Nobody was enterprising enough to fill it up by the teaspoonful though!
This was hilarious.

Barbara Bruederlin said...

Grandpa really did scar you for life didn't he? hahhaha

Dr. StrangeGun said...

One hopes that Granpda was a compulsive handwasher.

phlegmfatale said...

mushy - oh yeah, and spiders too, ick. Outhouses ALWAYS have Granddaddy long-legs. Yuck.

kelly - yours is a Great American Toilet™, clearly. Long may it wave.

big dick - it ain't bragging if you can flush it

amy - it's amazing how quickly you learn to diddle stuff yourself instead of calling a plumber. Speaking of beads, I can string a project out for more than a year - if I just wait until inspiration strikes, well, it takes a loooong time.

lj - Yeah, actually I've forgiven him for a lot of boobery, frankly. He's a spoiled, 90-year old adolescent who's never had to consider another person's feelings in anything, and he's very judgmental. So yeah, I've forgiven him his flaws and I'll pretend he's not a cruel fire-and-brimstone critic. I'm glad you enjoyed the story - I laughed until my sides ached when I realized how incredibly retarde I am with that wee little cup. Appalling how your building owners are so incredibly cheap - low-flow toilets are one of my biggest modern complaints - what a load of shit!

zelda - EWWWW! So, your husband is basically a cow-poopie type? eek. He's lucky to have you. *L*

Janean said...

I giggled so hard over this one, my coworker thought I was crying! Mainly because I think I have similarly scarred my children. When the toidy overflows and they come screaming out of the bathroom...I go screaming IN to the bathroom. Having to clean up the overflow is NO FUN...but not always avoidable, unfortunately. My seven year old won't flush...she gets her brother to do it. :D
Maybe someday they'll blog about me! YIKES!

LJ said...

Oh! And by the way? I adore your "crappy little beads."

FHB said...

The beads are cool. I bet it's hard to keep coming up with new designs all the time. Do you have a favorite that you do again and again?.

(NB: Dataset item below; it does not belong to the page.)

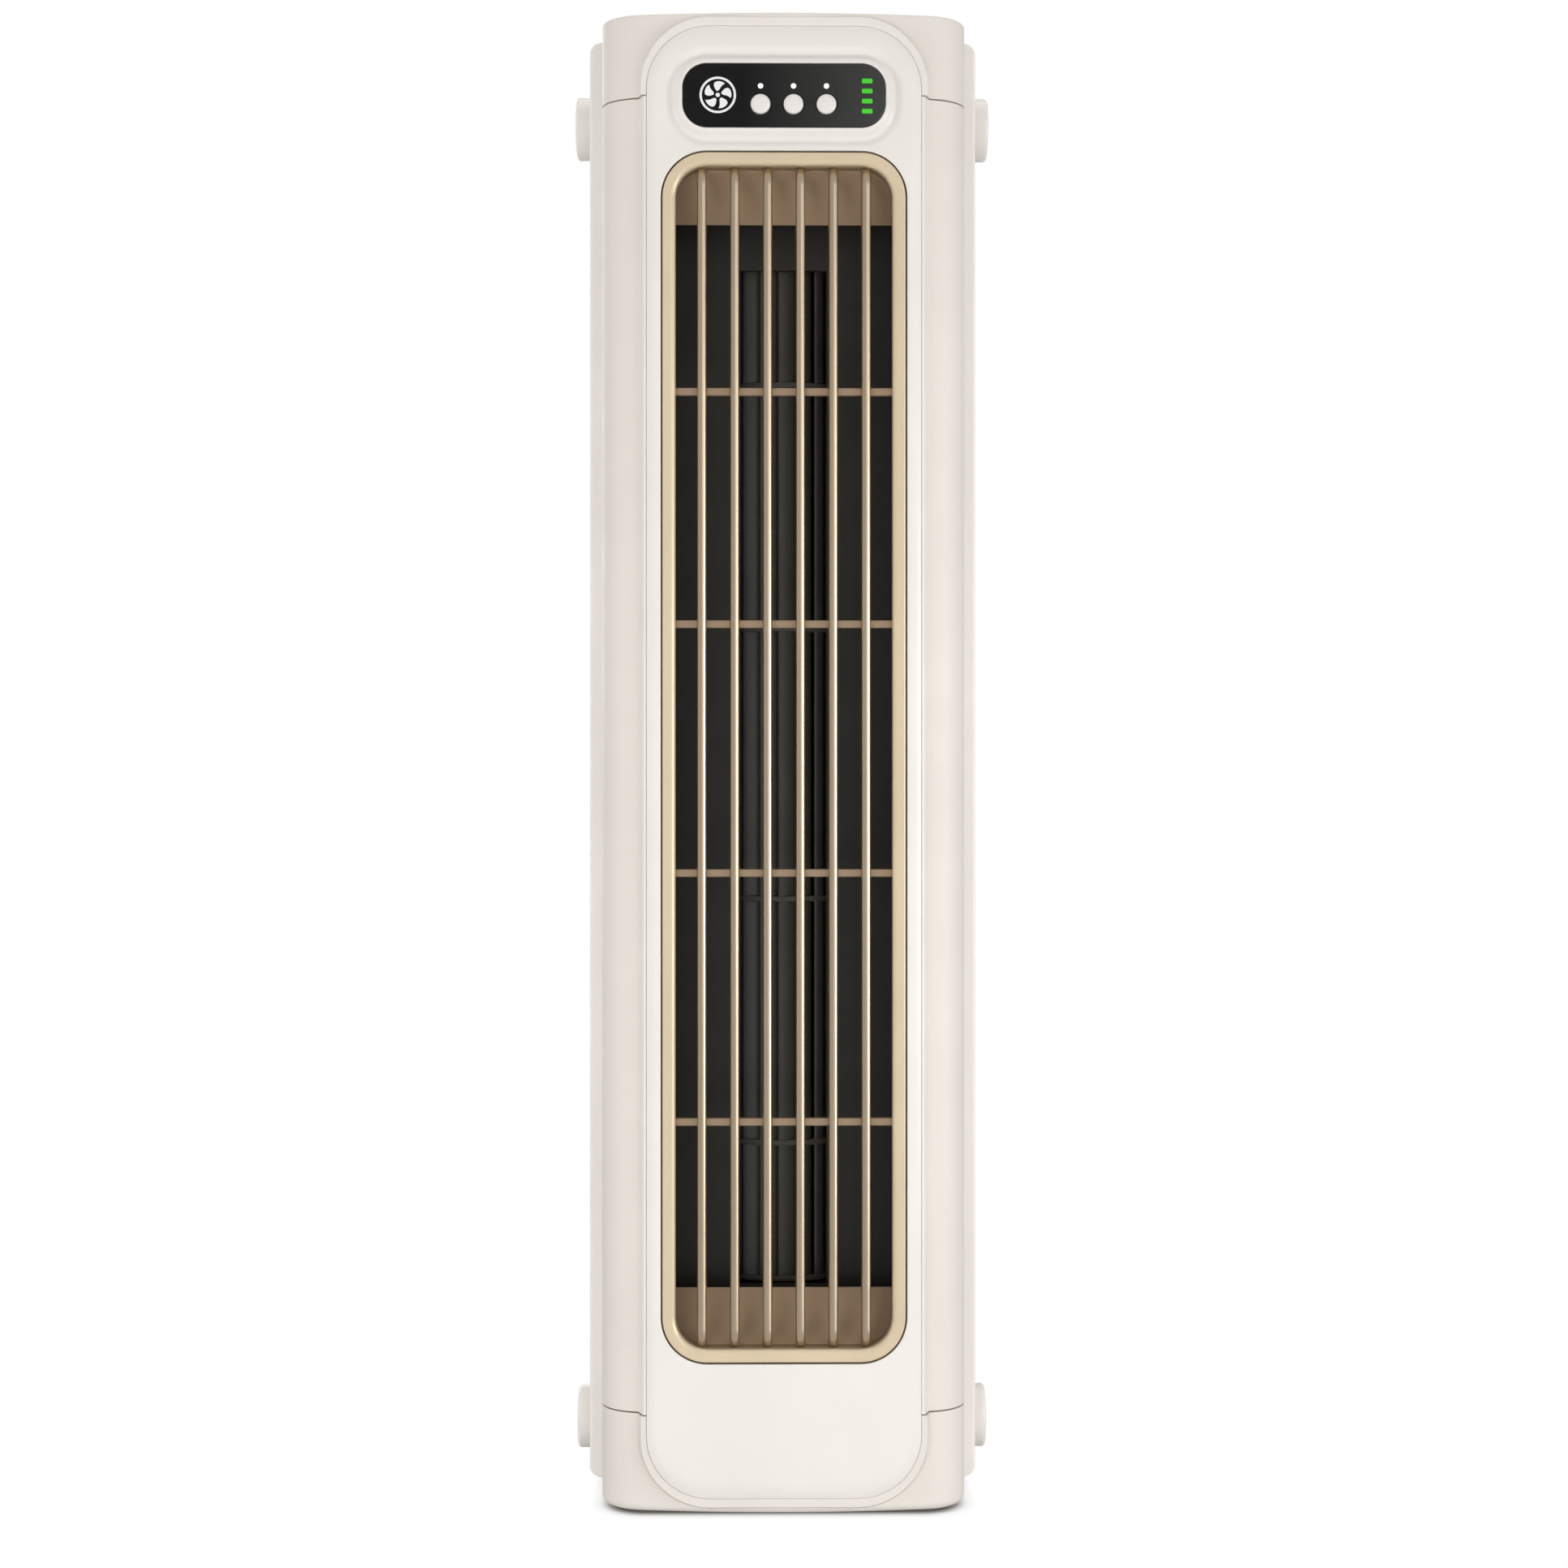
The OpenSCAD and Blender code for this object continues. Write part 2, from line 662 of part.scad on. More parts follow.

No experience with an outdoor privy, but lots with hangin' it over a log in the woods. Always a pleasure.

And I always dread taking a dump in a friends place. Figure my huge solid load and all the paper I use will stuff up the pipes and I'll be there in a panic tryin' to keep it from overflowing. TMI?

Becky said...

Are those lamp work beads? They look like some of the pieces I have (I love unique jewelry).